H(2)O(2) and ethanol act synergistically to gate ryanodine receptor/calcium-release channel.

We examined the effect of low concentrations of H(2)O(2) on the Ca(2+)-release channel/ryanodine receptor (RyR) to determine if H(2)O(2) plays a physiological role in skeletal muscle function. Sarcoplasmic reticulum vesicles from frog skeletal muscle and type 1 RyRs (RyR1) purified from rabbit skeletal muscle were incorporated into lipid bilayers. Channel activity of the frog RyR was not affected by application of 4.4 mM (0.02%) ethanol. Open probability (P(o)) of such ethanol-treated RyR channels was markedly increased on subsequent addition of 10 microM H(2)O(2).

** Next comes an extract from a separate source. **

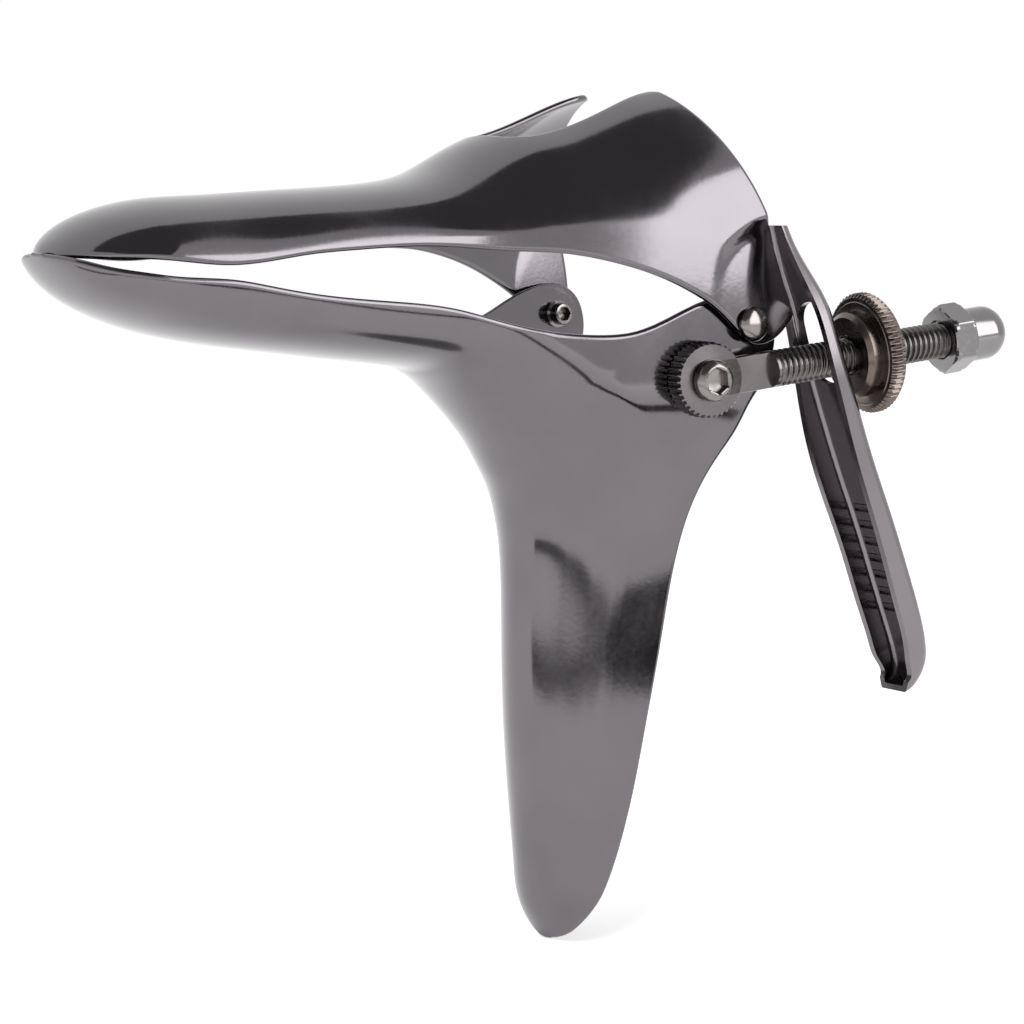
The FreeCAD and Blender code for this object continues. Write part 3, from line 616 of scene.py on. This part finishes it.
eye = turned("knurled_eye", eye_base, eye_axis, rod_axis, [
    (eye_bore, eye_low), (eye_radius - 0.55, eye_low), (eye_radius, eye_low + 0.45), (eye_radius, eye_high - 0.4),
    (eye_radius - 0.4, eye_high), (eye_bore, eye_high)], 432, straight_teeth(eye_radius, tooth_depth, eye_teeth))
rod_steel = steel("dark_rod_steel", (0.15, 0.14, 0.138), 0.14, 0.3, 1500.0, 0.06)
eye_steel = steel("dark_eye_steel", (0.15, 0.138, 0.142), 0.1, 0.26, 1500.0, 0.05)
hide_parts("threaded_rod")
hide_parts("threaded_rod")
for piece, finish in ((rod, rod_steel), (eye, eye_steel)):
    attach(piece, "threaded_rod")
    piece.data.materials.append(finish)

# Eye screw
# Low round head with a hexagon socket, about which the rod swings. A round nut holds it inside
# the wall.
eye_screw_seat, eye_screw_key = 4.23, 3.6
eye_screw = turned("eye_screw_head", eye_base + eye_screw_seat * eye_axis, eye_axis, rod_axis, [
    (2.0, -6.4), (2.0, 0.0), (3.12, 0.0), (3.3, 0.18), (3.3, 0.75), (3.22, 1.2), (3.02, 1.62), (2.72, 1.93),
    (2.4, 2.12), (2.2, 2.18), (2.08, 2.12, "key"), (1.98, 2.0, "key"), (1.98, 0.62, "key"), (0.9, 0.5)],
    216, None, lambda turn: six_flats(eye_screw_key)(turn) / 1.98)
screw_steel = steel("dark_screw_steel", (0.22, 0.205, 0.2), 0.1, 0.22, 1600.0, 0.04)
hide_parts("eye_screw")
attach(eye_screw, "lower_valve")
eye_screw.data.materials.append(screw_steel)
bush = turned("eye_bush_ring", eye_base, eye_axis, rod_axis, [
    (2.02, -1.5), (3.3, -1.5), (3.5, -1.7), (3.5, -2.75), (3.2, -3.0), (2.02, -3.0)], 96)
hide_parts("eye_bush")
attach(bush, "lower_valve")
bush.data.materials.append(screw_steel)

# Hinge screws
# Outside each ear sits the domed head of a barrel, and inside the ear a flanged socket screw is
# turned into it.
ear, face, hinge_key = 27.48, 24.82, 2.3
for side, word in ((-1, "near"), (1, "far")):
    outwards, up = np.array([0.0, side, 0.0]), np.array([0.0, 0.0, 1.0])
    dome = [(1.5, ear - 2.4), (1.5, ear), (2.6, ear), (2.8, ear + 0.14), (2.8, ear + 0.42)]
    dome += [(2.8 * np.cos(q), ear + 0.42 + 1.3 * np.sin(q)) for q in np.linspace(0.12, 1.5, 12)]
    barrel = turned(word + "_barrel_dome", np.zeros(3), outwards, up, dome, 96, crisp=40)
    head = [(1.0, face + 2.4), (1.0, face), (2.25, face), (2.35, face - 0.12), (2.35, face - 0.55),
            (2.05, face - 0.72), (1.9, face - 0.8), (1.9, face - 1.95), (1.72, face - 2.3), (1.4, face - 2.4),
            (1.22, face - 2.38, "key"), (1.2, face - 2.3, "key"), (1.2, face - 1.1, "key"), (0.5, face - 1.0)]
    screw = turned(word + "_socket_screw", np.zeros(3), outwards, up, head, 144, None,
                   lambda turn: six_flats(hinge_key)(turn) / 1.2)
    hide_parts(word + "_hinge_barrel")
    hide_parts(word + "_hinge_screw")
    for piece in (barrel, screw):
        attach(piece, "lower_valve")
        piece.data.materials.append(screw_steel)

# Thumb nut
# A wheel with a fine straight knurl and a plain boss turned in one piece with it. Run along the
# rod it pushes the lever, and so opens the mouth.
nut_place, wheel_radius, wheel_teeth = 26.0, 9.75, 60
nut_origin = eye_base + nut_place * rod_axis + rod_out * eye_axis
nut = turned("thumb_nut_wheel", nut_origin, rod_axis, eye_axis, [
    (3.02, 0.35), (3.4, 0.0), (6.2, 0.0), (6.95, 0.7), (6.95, 2.35), (7.1, 2.4), (8.3, 2.4), (8.45, 2.52),
    (9.05, 2.55), (wheel_radius, 3.2), (wheel_radius, 4.5), (9.05, 5.25), (8.3, 5.3), (6.4, 5.12), (6.2, 5.3),
    (3.4, 5.3), (3.02, 5.0)], 720, straight_teeth(wheel_radius, 0.55, wheel_teeth))
nut_steel = steel("dark_nut_steel", (0.135, 0.113, 0.103), 0.1, 0.22, 1500.0, 0.05)
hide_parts("thumb_nut")
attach(nut, "thumb_nut")
nut.data.materials.append(nut_steel)

# Cap nut
# Hexagon with both ends chamfered and a high dome; it closes the end of the rod.
cap_place, across_flats, dome_radius, dome_start, dome_high = 44.2, 10.0, 4.4, 8.4, 3.76
cap_origin = eye_base + cap_place * rod_axis + rod_out * eye_axis
hexagon = turned("cap_nut_hexagon", cap_origin, rod_axis, eye_axis, [
    (3.0, 0.25), (3.3, 0.0), (4.9, 0.0), (5.35, 0.22), (5.7, 0.62), (5.76, 0.9), (5.76, 3.4), (5.7, 3.7),
    (5.35, 4.1), (4.95, 4.3), (4.3, 4.32)], 360, six_flats(across_flats), crisp=24)
crown = [(4.2, 4.1), (4.2, 4.45), (dome_radius, 4.6), (dome_radius, dome_start)]
crown += [(dome_radius * np.cos(q), dome_start + dome_high * np.sin(q)) for q in np.linspace(0.08, 1.52, 18)]
dome = turned("cap_nut_dome", cap_origin, rod_axis, eye_axis, crown, 120, crisp=40)
cap_steel = steel("bright_cap_steel", (0.22, 0.21, 0.215), 0.05, 0.14, 1600.0, 0.03)
for piece in (hexagon, dome):
    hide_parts("cap_nut")
    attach(piece, "threaded_rod")
    piece.data.materials.append(cap_steel)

Increase of H(2)O(2) to 100 microM caused a further increase in channel activity. Application of 4.4 mM ethanol to 10 microM H(2)O(2)-treated RyRs activated channel activity. Exposure to 10 or 100 microM H(2)O(2) alone, however, failed to increase P(o). Synergistic action of ethanol and H(2)O(2) was also observed on the purified RyR1 channel, which was free from FK506 binding protein (FKBP12). H(2)O(2) at 100-500 microM had no effect on purified channel activity. Application of FKBP12 to the purified RyR1 drastically decreased channel activity but did not alter the effects of ethanol and H(2)O(2). These results suggest that H(2)O(2) may play a pathophysiological, but probably not a physiological, role by directly acting on skeletal muscle RyRs in the presence of ethanol.